#### Task brief:
Track down the lines that contain "with" and copy them.

## BEGIN Material provided

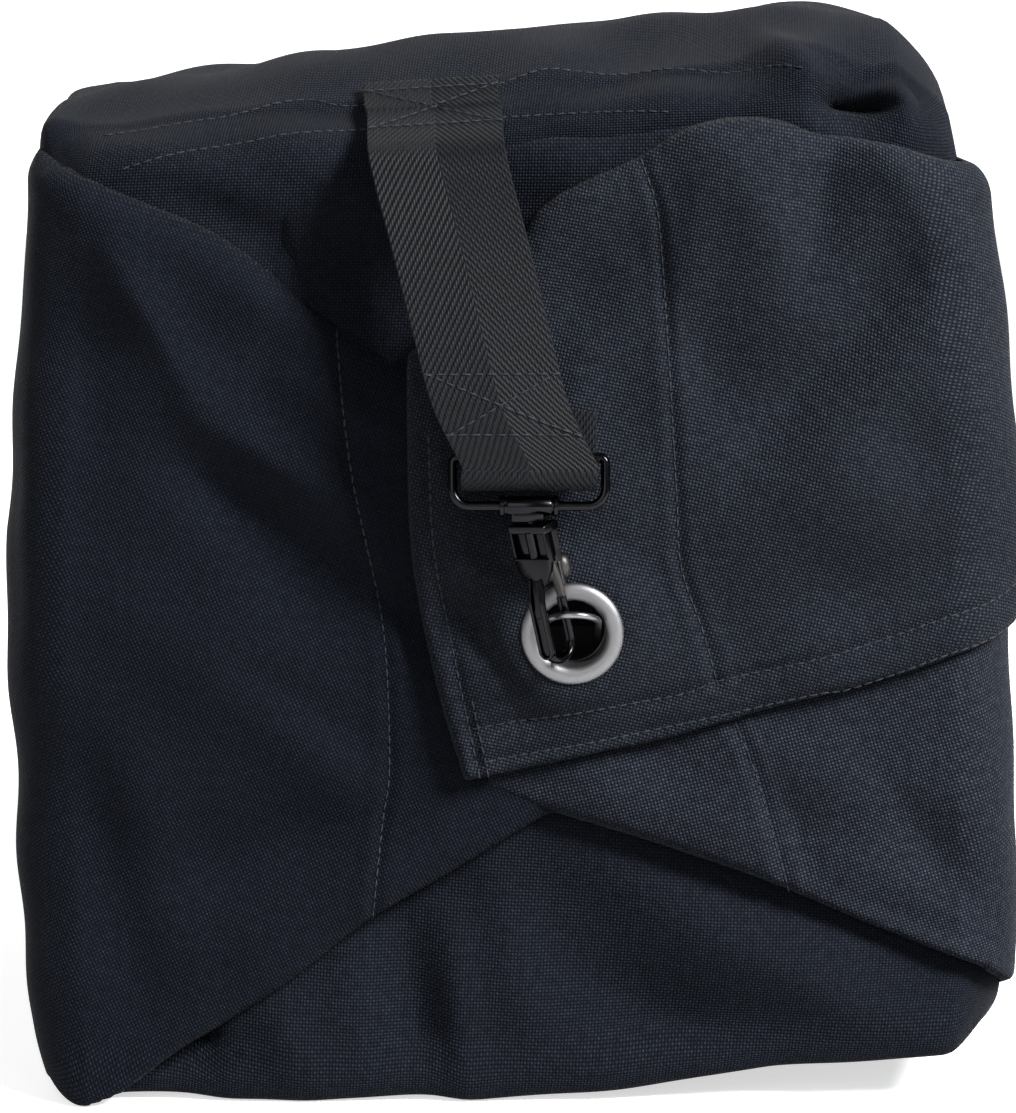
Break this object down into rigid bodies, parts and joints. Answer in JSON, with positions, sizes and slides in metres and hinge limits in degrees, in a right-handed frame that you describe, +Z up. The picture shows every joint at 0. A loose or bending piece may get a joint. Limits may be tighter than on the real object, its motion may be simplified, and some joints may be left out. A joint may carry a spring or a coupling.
{
  "type": "sand bag",
  "caption": "Upright cloth sand bag with a fold-over mouth, closed by a webbing strap and a snap hook on a staple.",
  "frame": {"origin": "centre of the flat base the bag stands on", "axes": "+Z up, -Y towards the closure face, +X to the right seen from the closure face"},
  "size_m": [0.272, 0.2527, 0.287],
  "materials": {
    "bag_cloth": "plain-woven coated nylon, dull sheen",
    "binding_tape": "woven tape",
    "webbing": "herringbone webbing",
    "eyelet_metal": "satin nickel plate",
    "black_nickel": "black nickel plate, glossy",
    "satin_nickel": "dark satin plate",
    "spring_steel": "bright rolled strip",
    "liner_film": "heavy polythene film",
    "sand": "dry loose grain",
    "tie_cord": "twisted cord"
  },
  "bodies": {
    "root": {"body_shell": "bag_cloth", "rear_panel": "bag_cloth", "rear_binding": "binding_tape", "mouth_band": "bag_cloth", "top_tuck": "bag_cloth", "bottom_tuck": "bag_cloth", "left_flap": "bag_cloth", "right_under_flap": "bag_cloth", "right_flap": "bag_cloth", "flap_hem": "bag_cloth", "strap_patch": "binding_tape", "strap": "webbing", "outer_eyelet": "eyelet_metal", "outer_washer": "eyelet_metal", "left_eyelet": "eyelet_metal", "left_washer": "eyelet_metal", "top_eyelet": "eyelet_metal", "top_washer": "eyelet_metal", "staple": "black_nickel", "staple_plate": "black_nickel", "staple_back_plate": "black_nickel", "left_liner": "liner_film", "right_liner": "liner_film", "left_sand": "sand", "right_sand": "sand", "left_tie": "tie_cord", "right_tie": "tie_cord"},
    "ring": {"ring": "black_nickel"},
    "swivel": {"swivel_barrel": "black_nickel"},
    "hook": {"hook_body": "black_nickel", "gate_rivet": "satin_nickel", "gate_spring": "spring_steel"},
    "gate": {"gate": "satin_nickel"}
  },
  "joints": [
    {"name": "ring_swing", "type": "hinge", "parent": "root", "child": "ring", "pos_m": [0.00562, -0.12814, 0.1813], "axis": [-1, 0, 0], "range_deg": [-4, 20]},
    {"name": "swivel_tilt", "type": "hinge", "parent": "ring", "child": "swivel", "pos_m": [0.00562, -0.1304, 0.1685], "axis": [-1, 0, 0], "range_deg": [-29, 6]},
    {"name": "hook_spin", "type": "hinge", "parent": "swivel", "child": "hook", "pos_m": [0.00562, -0.1304, 0.1685], "axis": [-0.2068, -0.1045, 0.9728], "range_deg": [-12, 12]},
    {"name": "gate_open", "type": "hinge", "parent": "hook", "child": "gate", "pos_m": [0.00863, -0.12834, 0.15805], "axis": [-0.7633, 0.6393, -0.0935], "range_deg": [0, 20], "stiffness_Nm_per_rad": 0.02, "springref_deg": -8.59}
  ],
  "couplings": [
    {"joint": "swivel_tilt", "follows": "ring_swing", "ratio": -1.4}
  ]
}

## END Material provided

#### Task output:
Break this object down into rigid bodies, parts and joints. Answer in JSON, with positions, sizes and slides in metres and hinge limits in degrees, in a right-handed frame that you describe, +Z up. The picture shows every joint at 0. A loose or bending piece may get a joint. Limits may be tighter than on the real object, its motion may be simplified, and some joints may be left out. A joint may carry a spring or a coupling.
  "caption": "Upright cloth sand bag with a fold-over mouth, closed by a webbing strap and a snap hook on a staple.",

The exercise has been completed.